The Noindex Meta Tag
This tag is the one which simply tells a search engine bot that it should not include this page in its search engine results pages. Simply asking not to be indexed and works perfectly for a new web page and an already indexed page will be de-indexed once the directive is picked up on the next crawl.
It is placed within the head section of a web page and in its simplest form will appear like this –
<meta name=”robots” content=”noindex>
Issues can arise as there may be instances where the search engines are prevented from seeing this page, resulting in it still appearing in search results. Makes sense, huh! Well, this occurs if the page is blocked off within the Robots txt file. If it is blocked in the Robots file, then the page’s request to be noindexed within the head section of the page, will not be seen and so therefor it might still appear in the search engines results pages (serps).
There is another method to prevent a web page from being indexed and that is to place the noindex tag in a X-Robots-Tag in the HTTP header. This is for another post which I’ll link to from here once complete.
Handling links on a page to Noindex
Often, a web page you wish to noindex will contain internal links to other web pages on the website. For example, a category page which contains direct links to either sub-categories and/or product pages.
These pages may contain PageRank which you’d like to continue to distribute across the pages it links out to. To ensure that these links are still followed which results in bots being able to access pages from it, simply place this directive in the head of the page –
<meta name=”robots” content=”noindex, follow >
The second attribute ‘follow’ within the tag indicates to bots that all the links on the page should be followed. This means the pages linked to from the page you wish to noindex, will not be negatively impacted by the removal of the internal links.
Using the Robots txt File to Noindex a page
Using the Robots txt file to noindex a web page gives more scope to noindex not just one url but entire folders of urls. This is not an effective way to deindex a page that is already indexed, but a way to prevent a new page from being indexed that isn't already within the search engaines database. Well, prior to 2019 it was, Google made this an unsupported rule back in July, 2019. So read on to learn of the work around.
Robots File Disallow Directive
Disallow directives placed within the Robots txt file tells search engine bots not to crawl whatever web page, or folder, it is you’ve directed to disallow.
The syntax within the Robots txt file will look like this for disallowing a page –
<Disallow: /your-page-url/ >
This directive ensures that we are removing the page from our website, it will not pass PageRank to any other area of the website. All links on a disallowed page will be rendered useless. But, if a page we have disallowed via the Robots txt file has external links and canonical tags which point to it, it may still be indexed and so rank in the serps.

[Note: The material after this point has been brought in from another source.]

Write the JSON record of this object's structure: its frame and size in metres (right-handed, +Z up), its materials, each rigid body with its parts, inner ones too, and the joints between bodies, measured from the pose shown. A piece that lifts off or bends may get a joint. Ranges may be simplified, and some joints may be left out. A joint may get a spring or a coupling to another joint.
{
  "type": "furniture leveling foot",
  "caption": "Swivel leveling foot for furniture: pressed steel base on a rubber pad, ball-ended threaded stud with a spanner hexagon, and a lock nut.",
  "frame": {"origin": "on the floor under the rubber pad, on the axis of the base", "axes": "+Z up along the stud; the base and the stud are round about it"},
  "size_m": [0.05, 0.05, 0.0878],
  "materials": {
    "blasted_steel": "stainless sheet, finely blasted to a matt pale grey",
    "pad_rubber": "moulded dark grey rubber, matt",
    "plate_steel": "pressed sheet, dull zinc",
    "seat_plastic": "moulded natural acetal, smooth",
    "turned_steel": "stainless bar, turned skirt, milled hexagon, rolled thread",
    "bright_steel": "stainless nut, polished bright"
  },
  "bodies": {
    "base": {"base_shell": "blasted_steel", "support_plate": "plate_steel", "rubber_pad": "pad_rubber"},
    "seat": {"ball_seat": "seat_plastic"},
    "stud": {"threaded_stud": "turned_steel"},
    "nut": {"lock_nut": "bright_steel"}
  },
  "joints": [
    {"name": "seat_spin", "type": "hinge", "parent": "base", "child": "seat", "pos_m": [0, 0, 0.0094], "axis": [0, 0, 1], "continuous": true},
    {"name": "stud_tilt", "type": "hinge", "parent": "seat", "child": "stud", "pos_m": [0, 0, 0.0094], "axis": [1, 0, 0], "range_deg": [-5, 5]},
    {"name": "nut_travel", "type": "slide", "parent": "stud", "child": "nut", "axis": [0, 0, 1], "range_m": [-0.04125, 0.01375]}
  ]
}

Absolutely Removing a Page
Placing the url of the page we wish to disallow in the Robots txt file and a noindex tag in the head section of the page we wish to remove, doesn’t guarantee the page from being removed from the search engines index because the page will be blocked at the Robots level. As the page is blocked at Robots level, this means that bots won’t be able to crawl it and so will not discover the noindex tag placed on the page and so will be unaware of the directive to leave the page out of their index, let alone remove it.
The above recommendation is a means to prevent a web page from being crawled. It was possible, up until Google updated this in 2019, to noindex a url from the Robots file, as explained below -
To fully ensure a web page will not be indexed combine both the noindex tag in the Robots file for the page, and the disallow directive from the Robots txt file to. This approach will ensure the page will not appear in the search engines index, as the page is prevented from being crawled. This will also ensure no PageRank is passed anywhere from the page.

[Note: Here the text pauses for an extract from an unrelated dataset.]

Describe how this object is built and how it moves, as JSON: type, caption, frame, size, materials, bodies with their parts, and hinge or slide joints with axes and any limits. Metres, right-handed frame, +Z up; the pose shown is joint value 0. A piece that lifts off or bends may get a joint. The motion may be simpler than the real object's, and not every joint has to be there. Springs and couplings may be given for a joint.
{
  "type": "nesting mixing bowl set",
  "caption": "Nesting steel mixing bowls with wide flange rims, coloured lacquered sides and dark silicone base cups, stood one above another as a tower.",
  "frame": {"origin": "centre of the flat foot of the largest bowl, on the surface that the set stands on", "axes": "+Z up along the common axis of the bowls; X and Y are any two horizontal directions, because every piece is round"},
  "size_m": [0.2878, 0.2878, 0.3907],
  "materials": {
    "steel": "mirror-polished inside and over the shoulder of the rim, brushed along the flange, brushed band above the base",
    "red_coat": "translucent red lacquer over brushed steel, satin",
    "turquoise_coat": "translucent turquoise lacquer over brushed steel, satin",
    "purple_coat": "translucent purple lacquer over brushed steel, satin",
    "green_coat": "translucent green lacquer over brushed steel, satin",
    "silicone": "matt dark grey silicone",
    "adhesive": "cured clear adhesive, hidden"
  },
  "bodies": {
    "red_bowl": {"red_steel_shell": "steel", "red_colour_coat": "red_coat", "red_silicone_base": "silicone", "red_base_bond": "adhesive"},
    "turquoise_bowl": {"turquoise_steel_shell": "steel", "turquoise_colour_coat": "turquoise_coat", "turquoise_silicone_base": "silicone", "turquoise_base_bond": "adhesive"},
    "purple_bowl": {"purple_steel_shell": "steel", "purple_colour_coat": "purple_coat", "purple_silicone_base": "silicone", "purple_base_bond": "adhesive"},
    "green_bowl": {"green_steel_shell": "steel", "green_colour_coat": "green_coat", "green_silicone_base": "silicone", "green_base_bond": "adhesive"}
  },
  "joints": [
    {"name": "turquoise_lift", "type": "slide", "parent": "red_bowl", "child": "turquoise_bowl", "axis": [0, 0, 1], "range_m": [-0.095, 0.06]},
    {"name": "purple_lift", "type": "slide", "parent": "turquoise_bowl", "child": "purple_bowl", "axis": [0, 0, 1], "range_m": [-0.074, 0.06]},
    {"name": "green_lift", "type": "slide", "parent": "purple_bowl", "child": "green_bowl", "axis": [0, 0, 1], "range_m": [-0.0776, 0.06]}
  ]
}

The syntax within the Robots file to ensure a page is to be completely removed from your website will look like this –
<Disallow: /web-page-1/>
<Disallow: / web -page-2/>
<Noindex: / web-page-1/>
<Noindex: / web -page-2/>
Since Google updated this in 2019 - making the noindex rule for the Robots file an unsupported rule, other methods are now used to prevent a web page from being indexed, or deindexed.
To completely remove the option for a web page to be indexed, a noindex robots meta tag is the most reliable method. Placed in the head section of the web page it’ll ensure the page is not indexed and removed from the index if already indexed. The page will still be crawled but will not be placed within the index of the search engine.
The NoFollow Tag
These tags, nofollow, are implemented within the link tag as an attribute. They instruct the bot that the page the link is pointing to is not to be considered a factor of importance, and it should not go on to discover more urls.
We can add nofollow tags into the head section of a web page to, or within the link element itself –
<meta name=”robots” content=”nofollow” />
<a href=”example.html” rel=”nofollow”>example page>
There are common means in which a nofollow tag is implemented, a common use is on eCom sites where many pages can be generated by a faceted navigation. Here nofollow tags are often used in a manner that causes PageRank to remain focused on the more important pages, and so not distribute it out to the pages of far lesser importance. This approach was often referred to as funnelling.
This does not prevent the page with the nofollow tag pointing at it from being crawled entirely, just from the specific link the nofollow tag is placed.
Google updated this directive a few years ago and stated the nofollow tag is now merely a hint, as opposed to being a signal.
They also added two more link attributes, along with the nofollow there’s now a rel=”sponsored” attribute which identifies links that are for advertisement purposes. And the rel=”ugc” attribute for User Generated Content, used for links in busy ugc sites such as forums and big blog comment areas.
If you wish to ensure a page is fully blocked from being indexed, we can use a nofollow tag along with a noindex tag. The nofollow tag is no guarantee that the web page will not be indexed, presence in a sitemap, or other pages linking to it are factors which may result in these pages being indexed and so present in the serps. Adding a noindex tag to the page with links pointing to it that have the nofollow tag will ensure the page can be crawled, and the web page will not be indexed. This approach is often used for login or admin pages of a website, or application and websites that may generate lots of URLs from internal searches.
Real World Application
I’ve worked on several ECom platforms, mostly Magento which have utilised faceted navigation. Ensuring these pages are handled appropriately results in a more sensical journey is created for bots. Ensuring bots are not wasting their time crawling thousands of URL variations benefits indexation and ensures the more prominent pages remain the central focus.